CP is not affiliated with any specific Christian denomination, and founder Tanner chose to stay independent as such so the group could reach more people. Due to this policy, CP never asks prospective performers about their religious affiliation.

CP's World Headquarters is located in Oxnard, California, and their North American Headquarters is in Toledo, Ohio. Approximately 5 full-time performing units are supported by principal offices in Germany, Great Britain, Australia, New Zealand, and South Africa. The Australian, New Zealand, and South African offices are no longer operating. Currently, members come from 24+ nationalities.

== Leadership ==
Founder Charles M. Tanner died on March 11, 2006, after years of declining health following a massive stroke while performing ’Word Up’ In 1998. Bobbi Johnson-Tanner, Tanner's daughter, became the International Director. Johnson-Tanner began working for CP as a teenager and had been the company's Acting Director since 1998.

== Productions ==
CP has a repertoire of over 3,500 plays.

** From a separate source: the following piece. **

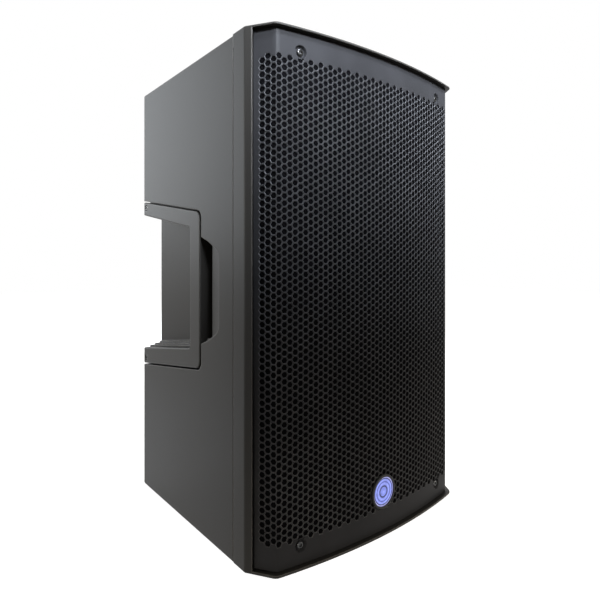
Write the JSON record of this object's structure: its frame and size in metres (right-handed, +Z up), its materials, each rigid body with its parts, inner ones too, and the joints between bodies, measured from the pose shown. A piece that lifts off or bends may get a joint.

Charles Tanner’s plays are modern morality stories based upon New Testament themes. They involve topics such as drugs, family, schools, conflict resolution, and human relationships, with many of the plays using war as a theme. Some of the plays are lessons in virtue with no religious references, so they can be performed in public schools.

The plays that CP performs are based on themes selected by the host or sponsor. Depending on the request, the plays can last from 30 seconds to more than three hours.